Skip to content

k_means() defines a model that fits clusters based on distances to a number of centers. This definition doesn't just include K-means, but includes models like K-prototypes.

There are different ways to fit this model, and the method of estimation is chosen by setting the model engine. The engine-specific pages for this model are listed below.

Usage

k_means(mode = "partition", engine = "stats", num_clusters = NULL)

Arguments

mode

A single character string for the type of model. The only possible value for this model is "partition".

engine

A single character string specifying what computational engine to use for fitting. Possible engines are listed below. The default for this model is "stats".

num_clusters

Positive integer, number of clusters in model.

Value

A k_means cluster specification.

Details

What does it mean to predict?

For a K-means model, each cluster is defined by a location in the predictor space.

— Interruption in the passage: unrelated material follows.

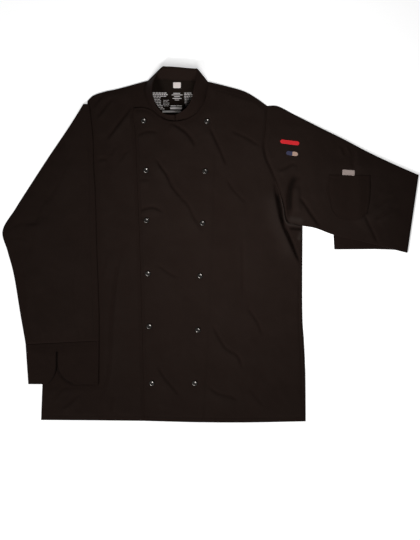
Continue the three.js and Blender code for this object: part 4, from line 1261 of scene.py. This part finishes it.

Therefore, prediction in tidyclust is defined by calculating which cluster centroid an observation is closest too.

Examples

# Show all engines
modelenv::get_from_env("k_means")
#> # A tibble: 4 × 2
#>   engine       mode     
#>   <chr>        <chr>    
#> 1 stats        partition
#> 2 ClusterR     partition
#> 3 clustMixType partition
#> 4 klaR         partition

k_means()
#> K Means Cluster Specification (partition)
#> 
#> Computational engine: stats 
#>